RTD began off-site "bench testing" in January of train and traffic signals for at-grade crossings on the FasTracks I-225 Rail "R" Line.

Using actual traffic signal controllers that will be installed along the light rail line through Aurora, traffic engineers can analyze train and traffic signal equipment to determine how they will function.

Simulators-test-signal-equipment
Light boards represent traffic signal indicators at five at-grade crossings during a computer-simulated test of train and traffic signals along the R Line in Aurora

For the bench tests, the controllers are connected to light boards that represent all of the traffic signal indications at an intersection.

"Testing train and traffic signal equipment allows us to make critical adjustments to operations and timing so that everything functions properly before being installed in the field," RTD Traffic Engineer Brett Higgins said.

Trains on streets

Remember, light rail trains will be rolling on the streets along with the rest of the normal traffic that uses some busy intersections in Aurora.

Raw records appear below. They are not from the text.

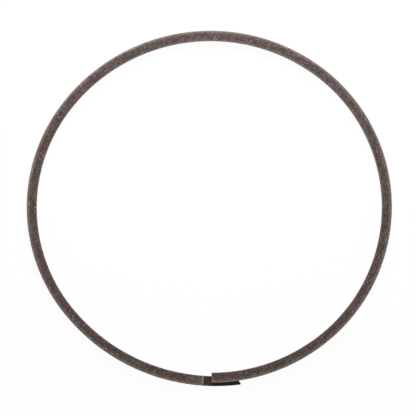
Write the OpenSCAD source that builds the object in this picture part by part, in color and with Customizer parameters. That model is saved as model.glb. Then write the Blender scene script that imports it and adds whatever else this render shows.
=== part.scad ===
// Piston seal ring with a step joint, lying flat as it springs when it is out of its groove.
// One slender ring, cut through at one place. Each end is halved in height, so that the
// lower tongue of one end runs under the upper tongue of the other.
// The origin is the middle of the free shape, on the plane that the ring lies on.
// X runs along the free ring's long way, Y along its short way, and the joint is at -Y.

/* [Ring] */
// Outside diameter of the free ring, the mean of its longest and shortest
free_d = 90.5; // [40:0.5:200]
// How much longer the free ring is than it is wide
oval = 3; // [0:0.1:6]
// Radial wall, from the inner to the outer face
wall = 2.5; // [1:0.1:5]
// Axial height, from one side face to the other
height = 2.4; // [1.5:0.1:8]

/* [Joint] */
// Length over which the two tongues lie on each other
lap = 7.4; // [3:0.1:9]
// Free gap between each tongue's tip and the other end's shoulder
gap = 1.9; // [0.5:0.1:3]
// Distance from the ring's short axis to the middle of the joint
joint_x = 2.9; // [-3.5:0.1:3.5]
// How far the end with the lower tongue springs out of the oval
spring_out = 0.75; // [0:0.05:1.5]
// How far the end with the upper tongue springs into the oval
spring_in = 0.15; // [0:0.05:0.5]
// Axial clearance between the two tongues
lap_clear = 0.1; // [0.05:0.05:0.3]
// Angle by which the lower tongue's tip is off square, its outer corner being the longer
lower_slant = 27; // [0:1:30]
// Angle by which the upper tongue's tip is off square, its outer corner being the longer
upper_slant = 2; // [0:1:30]

/* [Edges] */
// Radius on both edges of the outer face
outer_round = 0.3; // [0.1:0.05:0.6]
// Chamfer on both edges of the inner face
inner_break = 0.1; // [0.05:0.05:0.3]
// Chamfer where a side face meets a shoulder or a tip
cut_break = 0.15; // [0.05:0.05:0.3]

/* [Hidden] */

// Facets of a whole turn of the ring, and of a rounded edge
ring_fn = 240;
edge_fn = 24;

// Rounds a length to a thousandth, so that neighbouring arcs meet on the same face.
function fine(v) = round(v * 1000) / 1000;

// Half lengths of the middle line's long and short axes
half_long = (free_d + oval / 2 - wall) / 2;
half_short = (free_d - oval / 2 - wall) / 2;

// The free shape is an oval of four arcs, with a blunt end at +X and a sharper one at -X.
// Their centres are the corners of two triangles with sides of 3, 4 and 5 units that share
// their longest side, on the X axis. So neighbouring arcs meet on directions whose sine and
// cosine are 0.6 and 0.8, at blunt_turn and sharp_turn from the X axis.
unit = fine((half_long - half_short) / 1.4);
blunt_turn = 53.1301;
sharp_turn = 36.8699;
flank_r = fine(half_long + unit);
blunt_r = flank_r - 3 * unit;
sharp_r = flank_r - 4 * unit;
blunt_centre = [2 * unit, 0];
sharp_centre = [-3 * unit, 0];
top_centre = [0.2 * unit, -2.4 * unit];
bottom_centre = [0.2 * unit, 2.4 * unit];

// The bottom flank is cut through. The end with the lower tongue runs out from the sharp end
// on a wider arc, and the end with the upper tongue runs in from the blunt end on a tighter one.
wider = fine(spring_out / 0.4);
tighter = fine(spring_in / 0.2);
lower_r = flank_r + wider;
upper_r = flank_r - tighter;
lower_centre = bottom_centre + wider * [0.8, 0.6];
upper_centre = bottom_centre + tighter * [0.6, -0.8];

// Distance from the joint's middle to each tip and to each shoulder
tip_x = lap / 2;
shoulder_x = lap / 2 + gap;

tongue_h = (height - lap_clear) / 2;

// Size of the blocks that cut the ring, and the angle by which an arc overruns such a cut
reach = 2 * (lap + gap + wall);
overrun = 3;

// Cross-section, with the middle line at x = 0 and the outer face at +x
module section() {
    union() {
        polygon([
            [-wall / 2, inner_break],
            [-wall / 2 + inner_break, 0],
            [wall / 2 - outer_round, 0],
            [wall / 2 - outer_round, height],
            [-wall / 2 + inner_break, height],
            [-wall / 2, height - inner_break]
        ]);
        translate([0, outer_round])
            square([wall / 2, height - 2 * outer_round]);
        for (z = [outer_round, height - outer_round])
            translate([wall / 2 - outer_round, z])
                circle(r = outer_round, $fn = edge_fn);
    }
}

// A stretch of ring on an arc of middle radius r, swept from start by turn, clockwise if turn
// is negative. Its end face at start is the one that neighbouring stretches share.
module arc(r, start, turn) {
    rotate([0, 0, start])
        rotate_extrude(start = min(turn, 0), angle = abs(turn), $fn = ring_fn)
            translate([r, 0])
                section();
}

// The half of the blunt end, and of the sharp end, that lies above the X axis
module half_ends() {
    difference() {
        union() {
            translate(blunt_centre)
                arc(blunt_r, blunt_turn, -blunt_turn - overrun);
            translate(sharp_centre)
                rotate([0, 0, 90])
                    arc(sharp_r, blunt_turn, sharp_turn + overrun);
        }
        translate([-free_d, -reach, -height])
            cube([2 * free_d, reach, 3 * height]);
    }
}

// Prism that breaks an edge lying on the X axis, of a body that lies behind and below it. It
// runs past both of the faces that meet there.
module edge_cutter() {
    rotate([90, 0, 90])
        linear_extrude(2 * reach, center = true)
            polygon([
                [-2 * cut_break, cut_break],
                [cut_break, -2 * cut_break],
                [cut_break, cut_break]
            ]);
}

// One end of the ring, swept anticlockwise from start, with its lower half left standing as a
// tongue. The shoulder and the tip's outer corner lie at the angles given.
module ring_end(r, start, shoulder, tip, slant) {
    difference() {
        arc(r, start, tip + overrun - start);
        rotate([0, 0, shoulder])
            translate([r, 0, 0]) {
                translate([-reach, 0, tongue_h])
                    cube([2 * reach, reach, height]);
                translate([0, 0, height])
                    edge_cutter();
            }
        rotate([0, 0, tip])
            translate([r + wall / 2, 0, 0])
                rotate([0, 0, slant]) {
                    translate([-reach, 0, -height])
                        cube([2 * reach, reach, 3 * height]);
                    mirror([0, 0, 1])
                        edge_cutter();
                }
    }
}

// Angle at which an arc of radius r, whose lowest point is at 90 degrees, has gone x past it
function past_lowest(x, r) = 90 + asin(x / r);

// The end with the lower tongue comes in from the sharp end.
module lower_end() {
    from_lowest = joint_x - lower_centre[0];
    translate(lower_centre)
        rotate([0, 0, 180])
            ring_end(
                lower_r,
                sharp_turn,
                past_lowest(from_lowest - shoulder_x, lower_r),
                past_lowest(from_lowest + tip_x, lower_r),
                lower_slant
            );
}

// The end with the upper tongue comes in from the blunt end: the same end, turned over.
module upper_end() {
    from_lowest = upper_centre[0] - joint_x;
    translate([upper_centre[0], upper_centre[1], height])
        rotate([180, 0, 0])
            ring_end(
                upper_r,
                blunt_turn,
                past_lowest(from_lowest - shoulder_x, upper_r),
                past_lowest(from_lowest + tip_x, upper_r),
                upper_slant
            );
}

module seal_ring() {
    color([0.36, 0.31, 0.29])
        union() {
            half_ends();
            mirror([0, 1, 0])
                half_ends();
            translate(top_centre)
                arc(flank_r, blunt_turn, 90);
            lower_end();
            upper_end();
        }
}

seal_ring();
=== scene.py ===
"""Piston seal ring with a step joint, lying free on a white table."""

from math import asin, atan2, cos, pi, radians, sin, tan

import bmesh
import bpy
import numpy as np
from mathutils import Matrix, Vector, noise


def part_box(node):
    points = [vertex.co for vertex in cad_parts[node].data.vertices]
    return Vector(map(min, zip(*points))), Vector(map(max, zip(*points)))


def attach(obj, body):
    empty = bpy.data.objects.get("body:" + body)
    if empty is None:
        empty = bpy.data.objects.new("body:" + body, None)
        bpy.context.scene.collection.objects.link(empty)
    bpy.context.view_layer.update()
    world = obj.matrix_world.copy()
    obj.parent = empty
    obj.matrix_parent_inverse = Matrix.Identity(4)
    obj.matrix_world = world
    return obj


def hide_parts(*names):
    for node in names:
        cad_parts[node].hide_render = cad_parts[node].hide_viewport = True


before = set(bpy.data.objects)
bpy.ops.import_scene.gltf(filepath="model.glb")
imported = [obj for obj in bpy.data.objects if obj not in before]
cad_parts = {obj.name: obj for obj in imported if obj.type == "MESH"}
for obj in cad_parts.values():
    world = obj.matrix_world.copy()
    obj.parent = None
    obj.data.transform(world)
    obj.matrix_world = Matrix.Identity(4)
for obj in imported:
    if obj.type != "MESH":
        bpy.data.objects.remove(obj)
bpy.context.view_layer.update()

MM = 0.001
NODE = "seal_ring"
low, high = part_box(NODE)
middle = (low + high) / 2
height = high.z - low.z

# The ring's section: its radial wall, the radius of its outer edges and the inner ones' chamfer
WALL = 2.5 * MM
OUTER_ROUND = 0.3 * MM
INNER_BREAK = 0.1 * MM

# The step joint: the tongues' overlap, the free gap at each shoulder, the joint's middle and the
# clearance between the tongues
LAP = 7.4 * MM
GAP = 1.9 * MM
JOINT_X = 2.9 * MM
LAP_CLEAR = 0.1 * MM
# How far the end with the upper tongue springs into the oval
SPRING_IN = 0.15 * MM
# Angles by which the tips are off square, their outer corners being the longer
LOWER_SLANT = radians(27)
UPPER_SLANT = radians(2)
# Chamfer where a side face meets a shoulder or a tip
CUT_BREAK = 0.15 * MM
# Wear on the lower tongue's sharp outer corner, as a radius seen from above
CORNER_ROUND = 0.2 * MM

# The mesh: the step between its stations along the ring, and its columns, as shares of the wall
# from the inner face. They are closer together at the outer face, where the edges are round.
STEP = 0.225 * MM
COLUMNS = np.append(np.linspace(0, 0.9, 10), [0.945, 0.98, 1])
ACROSS = len(COLUMNS) - 1
# Heights of the rows from a side face to the end of the outer edge's rounding, and the number
# of the row where a cut's chamfer ends
EDGE_ROWS = [MM * z for z in (0, 0.02, 0.05, 0.1, 0.15, 0.22, 0.3)]
BREAK_ROW = EDGE_ROWS.index(CUT_BREAK)
# Steps between rows from the rounding to a tongue's cut
TONGUE_STEPS = 5


# ---------------------------------------------------------------- the middle line

class Arc:
    """A stretch of the middle line, run clockwise from one angle down to another."""

    def __init__(self, centre, radius, start, end):
        self.centre = centre
        self.radius = radius
        self.start = start
        self.length = radius * (start - end)


def past_lowest(x, centre, radius):
    """The angle by which an arc is past its lowest point, towards +X, where it passes x."""
    return asin((x - centre[0]) / radius)


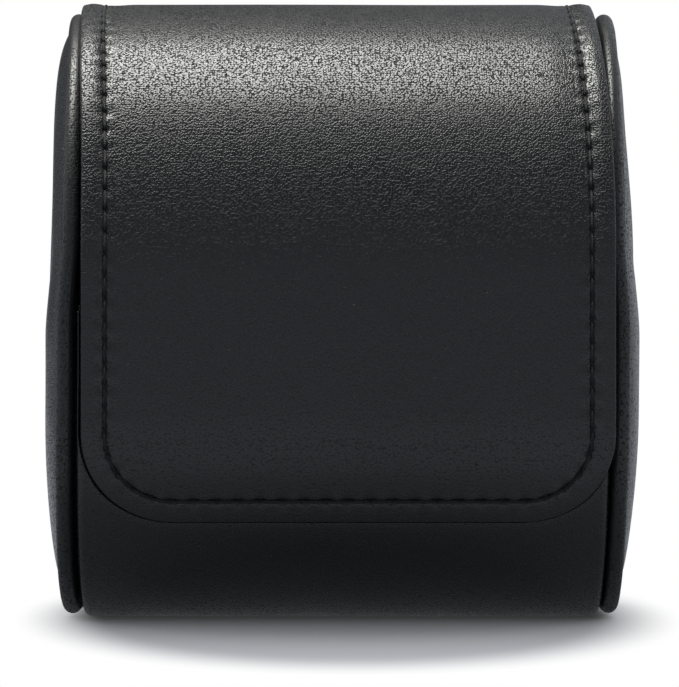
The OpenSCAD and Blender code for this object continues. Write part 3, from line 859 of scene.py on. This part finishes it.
def end_panel_points(slack):
    """Rows go round the outline, columns from the turned edge inward. x is the
    board's face, plus the rise, minus the lean, and never under the board.
    slack is how much flatter the foam is at the upper front. It is 0.5 mm
    flatter near the floor."""
    rim_path = outline(rim_out + seam_out)
    s = np.linspace(0, rim_path[1], 721)[:-1, None]
    share = np.concatenate([np.zeros(29), runs(0.0, 18, 1.0)])[None]
    inset = np.concatenate([[0.8 * mm, 0], runs(0.0, 16, 5 * mm, 10, 14 * mm),
                            np.full(19, 14 * mm)])[None]
    y, z, _ = along(rim_path, s, -inset)
    y, z = y * (1 - share), z * (1 - share) + panel_middle_z * share
    deep = inset + 26 * mm * share
    gathers = 0.07 * mm * waves(s, deep, 6 * mm, 11) * bump(deep, 1.6 * mm, 1.8 * mm)
    uneven = 0.1 * mm * waves(y, z, 30 * mm, 12) * smooth(deep, 2 * mm, 10 * mm)
    lower = (lean(signed(s, rim_path[1])) * (1.15 - smooth(y, -26 * mm, 24 * mm))
             * (1 - smooth(share, 0.3, 1.0)))
    flatter = (slack * smooth(z, 58 * mm, 84 * mm) * (1 - smooth(y, -20 * mm, 30 * mm))
               + 0.5 * mm * (1 - smooth(z, 10 * mm, 34 * mm)))
    h = dome_rise(deep) - lower - flatter + gathers + uneven
    least = 0.06 * mm
    h = least + 0.5 * (h - least + np.sqrt((h - least) ** 2 + (0.25 * mm) ** 2))
    h[:, 0], h[:, 1] = -1.4 * mm, -1.4 * mm
    return np.stack([end_x + h, y, z], axis=-1)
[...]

Higgins explained the R Line has several at-grade crossings where traffic signal equipment will be interconnected with rail crossing warning devices and rail signal equipment. All those systems must interact and communicate with one another and work properly before they are installed.

These critical systems will keep motorists, bicyclists, pedestrians and everyone riding the trains safe.

Find more information about how to stay safe around trains and buses here.

How testing works

The bench testing process uses computer software to simulate trains approaching intersections and crossings.

"It's more cost effective, safer to the public and easier to conduct this initial testing in a controlled environment where multiple signal controllers can be wired in one location without being subjected to live automobile and train traffic," Higgins said.

After bench testing is completed, RTD will initiate systems integrated testing, which tests real trains and traffic equipment at crossings and intersections prior to opening the line.

The R Line is scheduled to open in late 2016.